Fusion is much more difficult, requiring materials capable of withstanding temperatures akin to the surface of the sun. Nevertheless, Harwell in the UK, a laboratory in France and another in the USA have successfully conducted trials that seem to show that fusion certainly isn’t completely out of the equation.

With all of the above in mind, my own belief is that in the near future electricity will be generated by a mixture of renewable and fossil-based fuels. The fossil-based fuels will at some point be replaced by some form of nuclear power as the technology develops. If this turns out to be the case, then both hydrogen and batteries will be necessary as stores of energy, but with different end uses. And it will be a much cleaner world.

It also means that there is currently a good reason for investing in businesses that are working in the field of hydrogen creation and its uses. ITM Power and Ceres Power are good examples.

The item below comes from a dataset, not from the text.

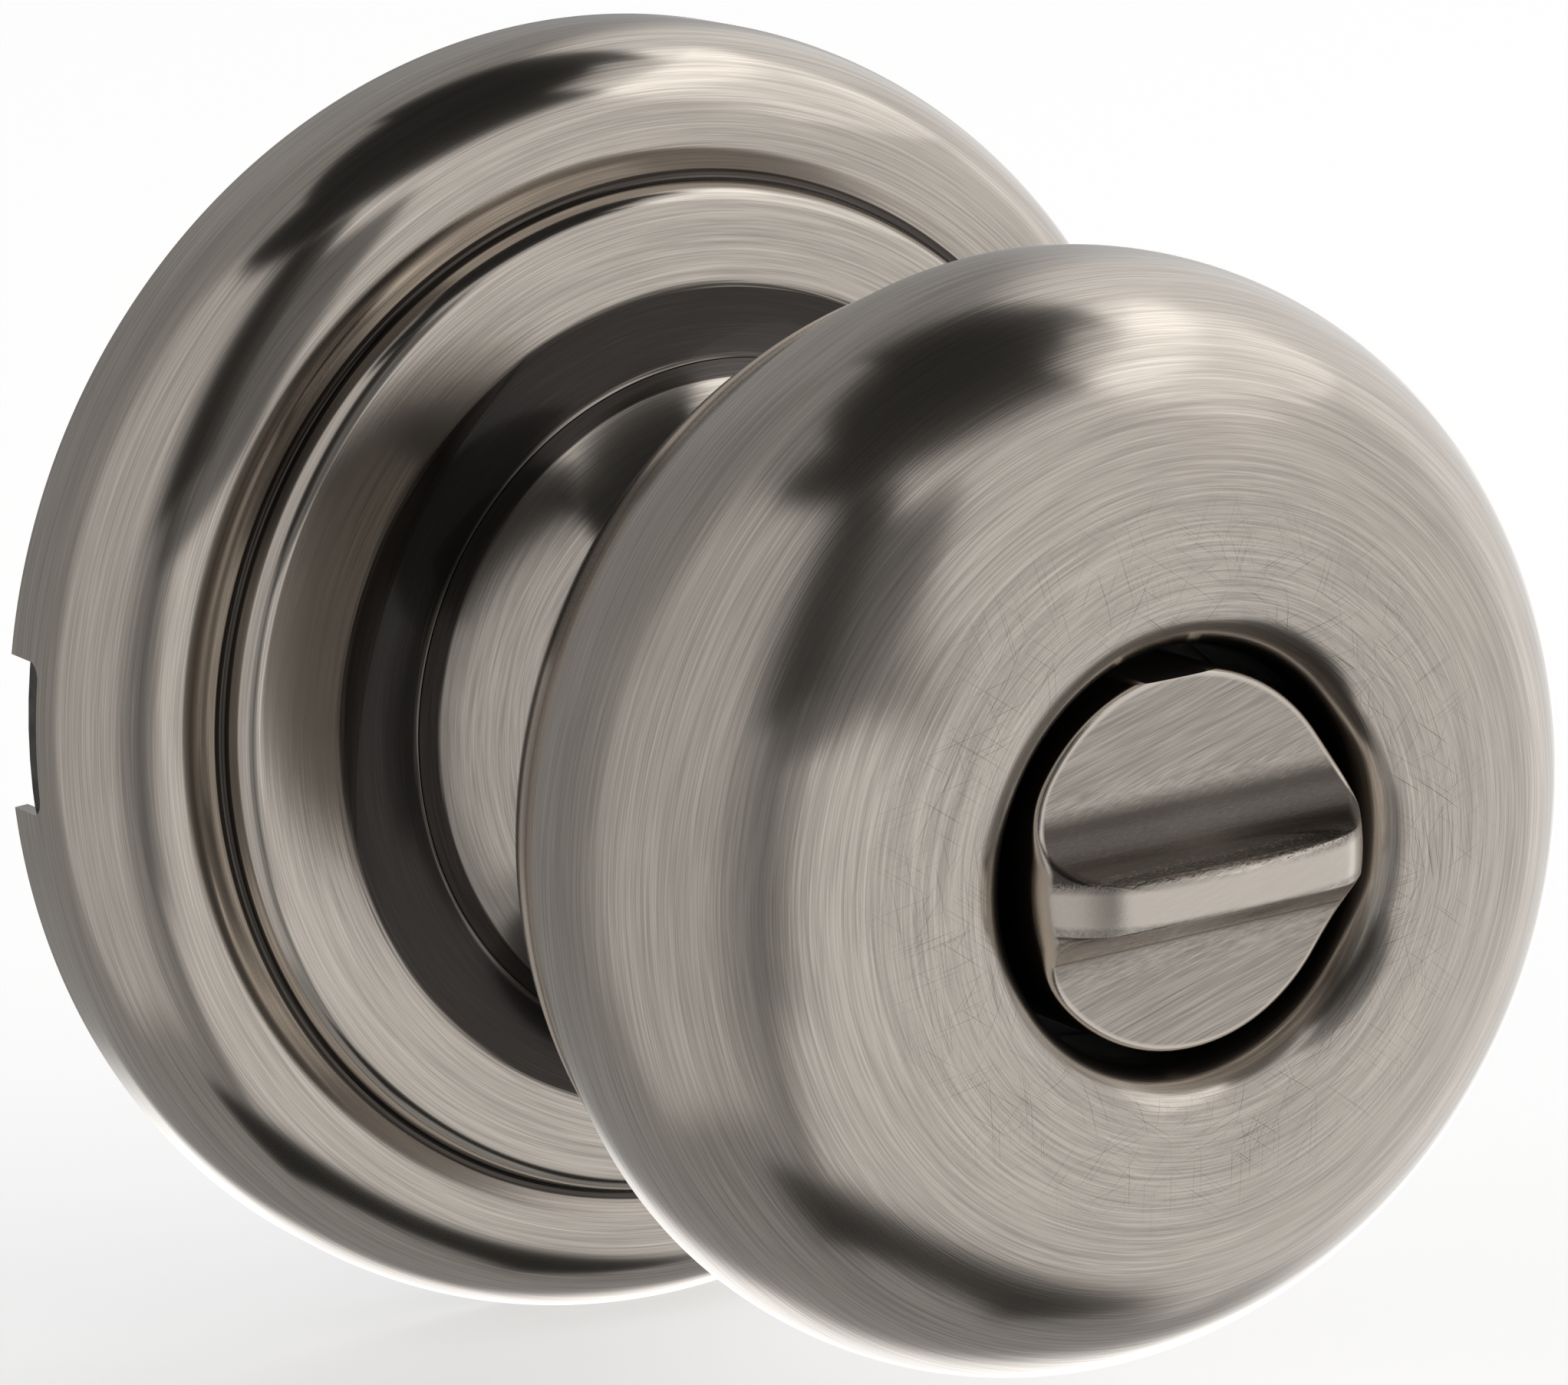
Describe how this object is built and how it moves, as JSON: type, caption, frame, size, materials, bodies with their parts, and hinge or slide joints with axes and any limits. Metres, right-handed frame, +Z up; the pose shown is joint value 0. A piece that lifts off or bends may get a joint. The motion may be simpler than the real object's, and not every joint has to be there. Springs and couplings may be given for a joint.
{
  "type": "privacy door knob",
  "caption": "Inside half of a privacy door knob: stepped round rose, flared neck, hollow ball knob with a domed face, and a turn button with a finger bar.",
  "frame": {"origin": "on the knob's axis at the door's face, the centre of the ring that registers in the door's bore", "axes": "+Z up, +Y into the door, so the knob points to -Y; +X to the right as seen from the room"},
  "size_m": [0.0666, 0.0785, 0.0666],
  "materials": {
    "antique_nickel": "circularly brushed antique nickel plate under clear lacquer, darker in the hollows",
    "zinc_plated_steel": "bright zinc plate, satin",
    "zinc_casting": null,
    "bearing_brass": "turned, satin",
    "hardened_steel": "heat-treated, dark oiled",
    "spring_steel": "drawn and oiled",
    "moulded_acetal": "black moulded"
  },
  "bodies": {
    "chassis": {"rose": "antique_nickel", "mounting_plate": "zinc_plated_steel", "mounting_screws": "zinc_plated_steel", "spring_housing": "zinc_plated_steel", "housing_rivets": "zinc_plated_steel", "housing_bushing": "bearing_brass", "return_spring": "spring_steel"},
    "knob": {"knob_front_shell": "antique_nickel", "knob_back_shell": "antique_nickel", "knob_core": "zinc_casting", "drive_sleeve": "zinc_plated_steel", "spring_driver": "hardened_steel", "retaining_ring": "spring_steel", "thrust_washer": "bearing_brass", "button_housing": "moulded_acetal", "detent_spring": "spring_steel", "catch_spring": "spring_steel"},
    "catch": {"knob_catch": "hardened_steel"},
    "button": {"turn_button": "antique_nickel", "locking_stem": "zinc_plated_steel", "button_clip": "spring_steel"}
  },
  "joints": [
    {"name": "knob_turn", "type": "hinge", "parent": "chassis", "child": "knob", "pos_m": [0, 0, 0], "axis": [0, -1, 0], "range_deg": [-60, 60], "stiffness_Nm_per_rad": 0.14, "deforming": ["return_spring"]},
    {"name": "button_turn", "type": "hinge", "parent": "knob", "child": "button", "pos_m": [0, 0, 0], "axis": [0, -1, 0], "range_deg": [-4, 86]},
    {"name": "catch_press", "type": "slide", "parent": "knob", "child": "catch", "axis": [0, 0, 1], "range_m": [0, 0.0013], "stiffness_N_per_m": 600, "springref_m": -0.001, "deforming": ["catch_spring"]}
  ]
}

Even better would be finding funds that are doing all of the legwork. I have already talked about Hydrogen One, which launched last month and has already started making gains. There is also another called Hycap, an investment fund soon to be launched. It will be run by a member of the Bamford family of JCB fame. Like Hydrogen One, the declared intention is that it invests into thirty or forty businesses all involved in the production of hydrogen, and / or its commercial use.

Although I like researching and investing in Investment Trusts and individual stocks, I think it’s important to remind you that the bulk of my money still follows the Saltydog Ocean Liner portfolio. I believe that there is security in this approach, but then I would say that, wouldn’t I!

In my ‘thoughts’ articles I like to talk about new developments that have caught my attention and that I believe could provide investment opportunities in the future.  I may end up putting some money into them, but it’s only ever a relatively small amount of my overall portfolio value.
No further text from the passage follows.